3. Demand flexibility is scaling…
Data centers are the most visible example of a broader opportunity.
Only 6% of US energy consumers enrolled in a retail demand response program in 2024. However, ACEEE estimates 60-200 GW of load flexibility potential is available within the next decade. That exceeds forecasts for data center capacity growth.
Plus, as of 2025, 34 states have some form of virtual power plant or demand flexibility program in place. The DOE estimates the US could reach 80-60 GW of VPP capacity by 2030 (although deployment needs to scale to hit this target). If it does, the DOE predicts that could save around $10 billion annually in grid costs.
Demand-side resources can support the grid in months at a fraction of the cost of new infrastructure. This makes them one of the few solutions capable of responding to pressures from near-term load growth.

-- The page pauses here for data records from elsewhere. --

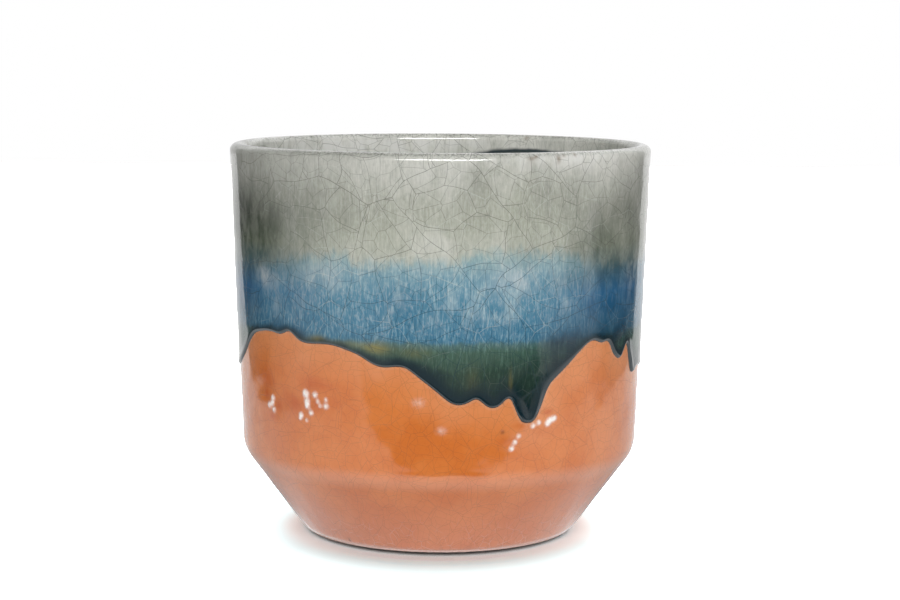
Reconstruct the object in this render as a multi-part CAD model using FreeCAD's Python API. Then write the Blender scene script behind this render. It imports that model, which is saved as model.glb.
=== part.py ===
import FreeCAD, Part
import math
import os

# A round cachepot of glazed earthenware, standing on three clear pads.
# Lengths are in millimetres and angles in degrees. +Z is up, the front is towards -Y,
# and the origin lies on the table under the middle of the pot.

# Outside of the glazed pot
height = 158.0
rim_diameter = 170.0
ridge_diameter = 160.2
ridge_height = 35.3
ridge_rounding = 13.0
base_diameter = 110.6

# Clay body
wall = 4.4
floor_thickness = 6.0
floor_rounding = 8.0
base_rounding = 1.4
foot_ring_width = 12.0
foot_recess = 1.2
foot_recess_rounding = 0.8
rim_rounding_share = 0.48

# Glaze coats: the orange coat and the liner go on first, and the upper coat over both
orange_coat = 0.4
upper_coat = 0.6
liner_coat = 0.3
inside_lap_coat = 0.3
bare_lip = 0.9
coat_edge_rounding = 0.12

# How far the first coats reach up under the upper coat, below the top of the rim
orange_top_depth = 58.0
liner_top_depth = 5.0

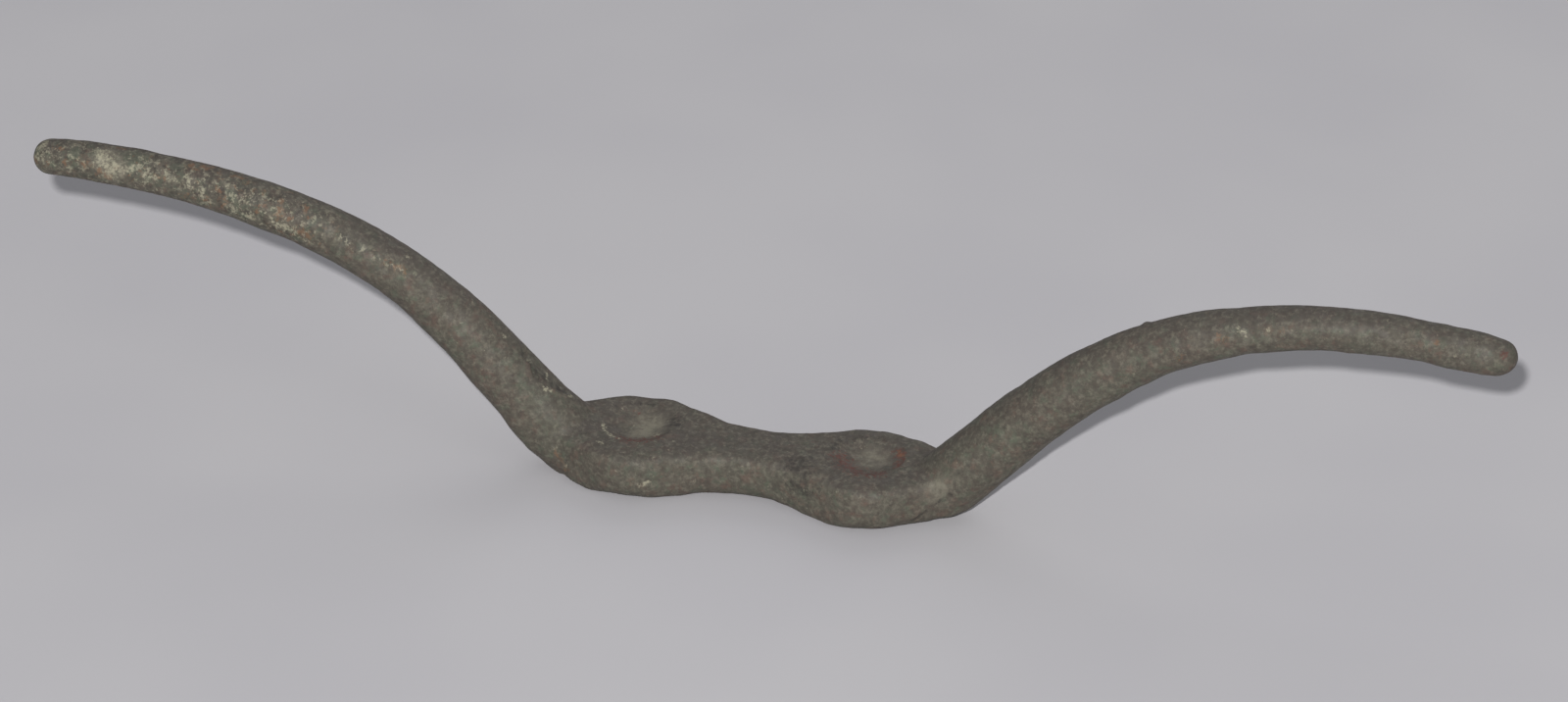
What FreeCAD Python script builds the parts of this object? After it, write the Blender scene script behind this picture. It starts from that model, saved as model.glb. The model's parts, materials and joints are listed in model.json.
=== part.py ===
import FreeCAD, Part
import math
import os

import Sketcher

# A rough cast cleat horn, in millimetres and degrees, made as one solid casting.
# +X runs along the cleat, +Y across it and +Z up, away from what it is fastened to.
# The origin is on the flat underside, midway between the two bosses.

NODE = "cleat_horn_casting"

# Driving dimensions, one row of the sheet each. The two horns of a hand-finished
# casting aren't quite alike, so each has its own upper bend.
DIMENSIONS = [
    ("boss_spacing", 33.0),
    ("boss_radius", 8.8),
    ("waist_width", 9.3),
    ("bar_thickness", 7.4),
    ("foot_radius", 4.2),
    ("top_edge_round", 1.4),
    ("base_edge_round", 2.8),
    ("root_reach", 26.3),
    ("root_lift", 3.9),
    ("root_diameter", 9.6),
    ("tip_diameter", 4.8),
    ("rise_angle", 47.5),
    ("straight_length", 19.3),
    ("lower_bend_radius", 55.0),
    ("lower_bend_angle", 24.7),
    ("left_upper_bend_radius", 88.5),
    ("left_upper_bend_angle", 27.5),
    ("right_upper_bend_radius", 63.0),
    ("right_upper_bend_angle", 36.7),
    ("dish_rim_radius", 4.8),
    ("dish_depth", 1.0),
    ("dish_edge_round", 0.5),
]

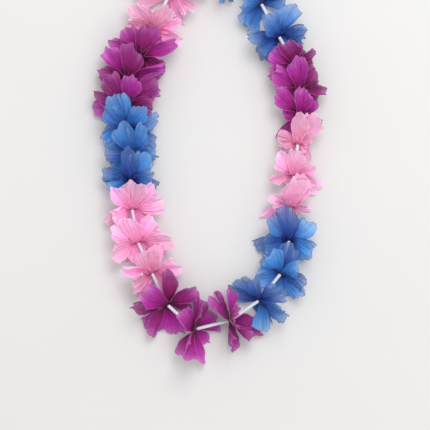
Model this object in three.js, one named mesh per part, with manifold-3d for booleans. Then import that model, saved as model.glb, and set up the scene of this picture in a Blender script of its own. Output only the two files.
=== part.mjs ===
// Flower lei: a closed string with blooms threaded on it, kept apart by short lengths of straw.
// Each bloom is two cross-shaped fabric layers of four ruffled petals, gathered at a small eyelet.
// The lei lies in its loop on a flat surface. Millimetres, +Z up, Z = 0 is the surface.
// +Y runs from the bottom of the loop to the nape. The string's route is anticlockwise from above.
import * as THREE from "three";
import { mergeVertices } from "three/addons/utils/BufferGeometryUtils.js";
import Module from "manifold-3d";

const wasm = await Module();
wasm.setup();
const SAME_POINT = 1e-4; // vertices this near are one

// ---------- driving dimensions ----------
const STRING_RADIUS = 0.5;
const STRING_HEIGHT = 14; // the string's axis above the surface
const STRING_SIDES = 6;
const STRAW_OUTER = 1.75;
const STRAW_BORE = 1.25;
const STRAW_SIDES = 6;
const EYELET_OUTER = 3; // the gathered middle of a bloom
const EYELET_BORE = 1.45;
const EYELET_HALF = 1.4; // half its length along the string
const STRAW_GAP = 0.3; // between a straw's end and the eyelet
const PETAL_LENGTH = 33;
const PETAL_WIDTH = 27; // measured flat: folding makes a petal narrower
const PETAL_THICKNESS = 0.7;
const PETAL_RUFFLE = 2.2; // height of the wave along the tip
const RUFFLE_WAVES = 1.5; // waves from one side of the tip to the other
const TIP_ROUNDING = 0.14; // share of the length that the tip's corners fall short
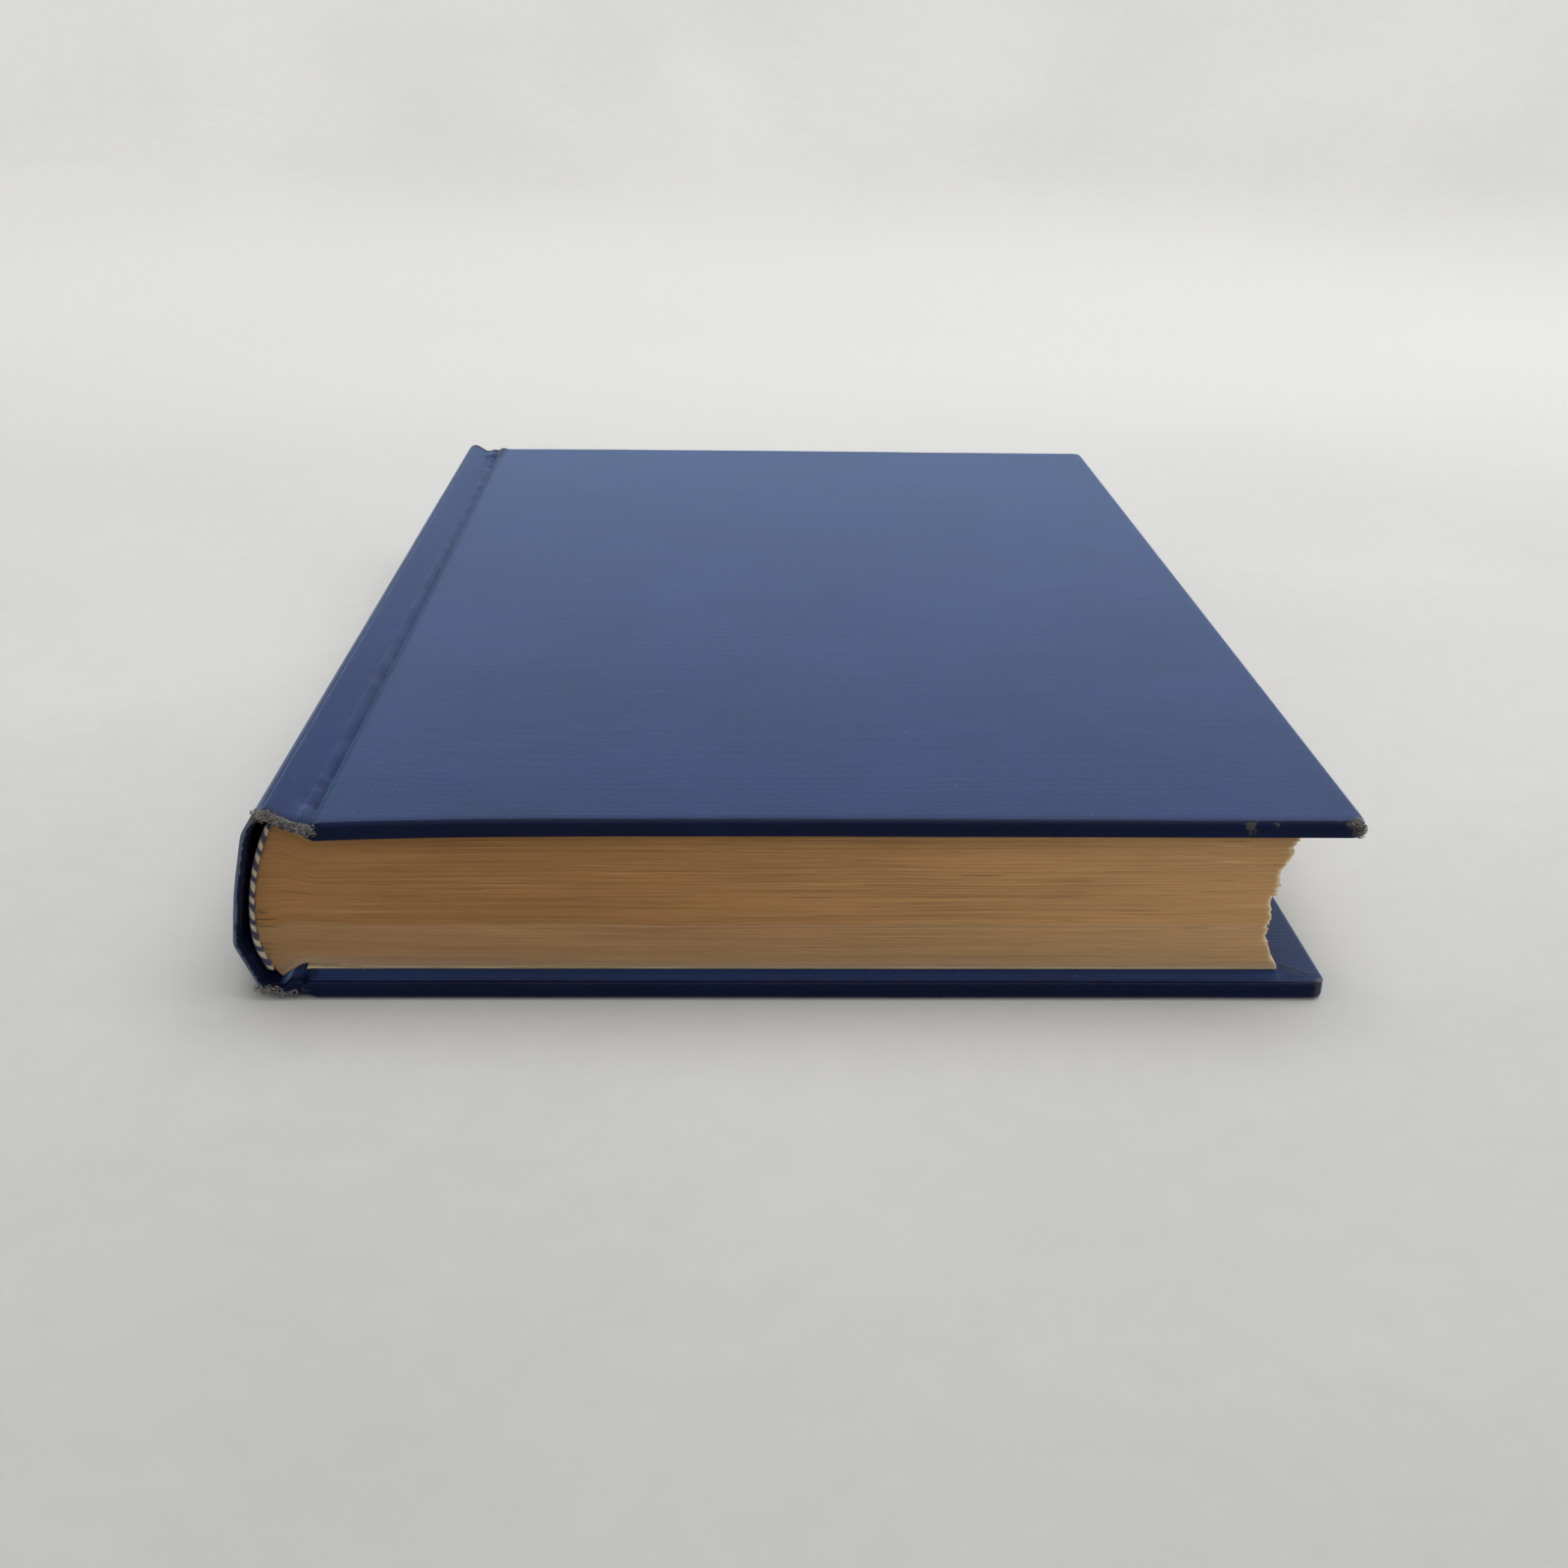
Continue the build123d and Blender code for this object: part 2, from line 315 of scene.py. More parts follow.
class Shader:
    """The node tree of a new material or world, with one method that makes any node."""

    def __init__(self, name: str, kind: str = "materials") -> None:
        """Starts an empty tree called name, in bpy.data's materials or worlds."""
        self.owner = getattr(bpy.data, kind).new(name)
        self.owner.use_nodes = True
        self.tree = self.owner.node_tree
        self.tree.nodes.clear()

    def node(self, kind: str, settings: Optional[dict] = None, **inputs: object) -> bpy.types.Node:
        """Makes a node.

        Args:
            kind: the node's type, without ShaderNode.
            settings: its own settings, which are set first.
            inputs: values or links of its sockets; a name's spaces are underscores, and a number
                picks a socket by its place.

        Returns:
            The node.
        """
        made = self.tree.nodes.new("ShaderNode" + kind)
        for key, value in (settings or {}).items():
            setattr(made, key, value)
        for key, value in inputs.items():
            socket = made.inputs[int(key[1:])] if key[0] == "_" else made.inputs[key.replace("_", " ")]
            if isinstance(value, Value):
                self.tree.links.new(value.socket, socket)
            elif isinstance(value, bpy.types.NodeSocket):
                self.tree.links.new(value, socket)
            elif socket.type == "RGBA":
                socket.default_value = (*value, 1.0)
            else:
                socket.default_value = value
        return made

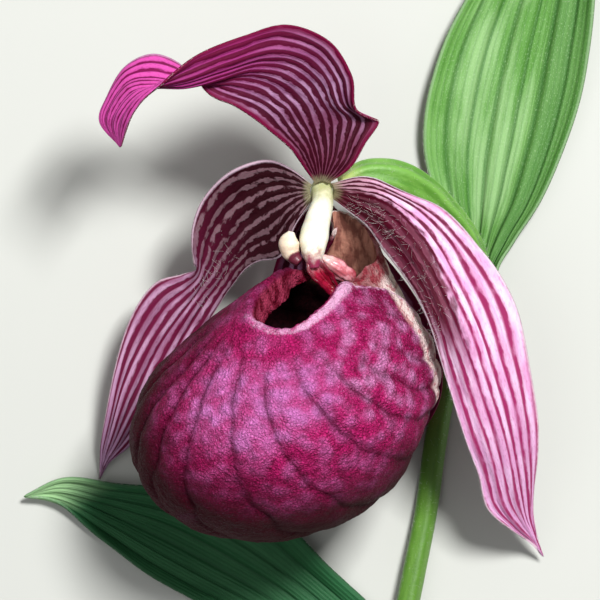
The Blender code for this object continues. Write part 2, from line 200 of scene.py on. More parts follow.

4. …and policy is shifting toward DER orchestration
The big constraint slowing this opportunity is how demand response and VPPs are valued.
States are beginning to shift toward DER orchestration, building the frameworks needed to dispatch flexibility at scale:
- California’s CPUC is designing a DSO-led orchestration framework to enable DER dispatch at scale
- Ameren Illinois is developing flexible interconnection and DER orchestration models across multiple value streams
But utilities should factor in an economic layer to direct DER use where it delivers the most value vs. traditional infrastructure. Without that lens, the whole system value that DERs can offer won’t be measured or captured.
5. There’s an unresolved DER ownership debate
Alongside the growth of VPPs sits a harder question: who should own and control DER flexibility? For public-owned utilities, this is less of an issue as many already source, own, and operate DERs as grid or customer assets. This issue is unresolved for investor-owned utilities
In Minnesota, Xcel Energy’s Capacity*Connect program – the first utility-owned VPP of its kind in the US – was approved at around $2,150 per kilowatt. By comparison, an equivalent Xcel aggregator-led program in Colorado costs closer to $625 per kilowatt.
This reflects a regulatory tension. Investor-owned utilities can earn regulated returns on capital investments. This creates stronger incentives for utility-owned infrastructure than for third-party aggregation models.
That tension is shaping policy:
- In Michigan and New York, proposed VPP bills prioritize third-party access and exclude utility-owned DERs
- In California, a 1 GW customer-led program is under budget pressure despite analysis suggesting it could save $550 million annually by 2035
- “Bring your own capacity” models, where data centers fund local DER investment as a condition of connection, are gaining traction as a response to cost and community concerns, with the first launched in 2025
6. Grid utilization is under the spotlight
The US grid was built to serve peak demand. For the rest of the time, significant capacity sits idle. The Brattle Group estimates that better utilization of existing infrastructure could save ratepayers tens of billions of dollars in its “The Untapped Grid” report.
Virginia has become an early test bed, with new legislation requiring utilities to measure and report grid utilization.
Utilization is a good starting point, but not the end goal. More utilization does not automatically mean lower costs. In some cases, pushing more through the system increases losses and raises the cost to run it.
The question is whether flexibility is being deployed in the right places, at the right times, and valued accurately enough to compete with traditional infrastructure on equal terms.
Until utilities have a granular view of where their grid is constrained, where DERs are located, and what those assets can actually deliver at a specific location and time, that comparison can’t be made with confidence.
The opportunity to make better use of the grid will remain only partly realized until the data and valuation frameworks catch up.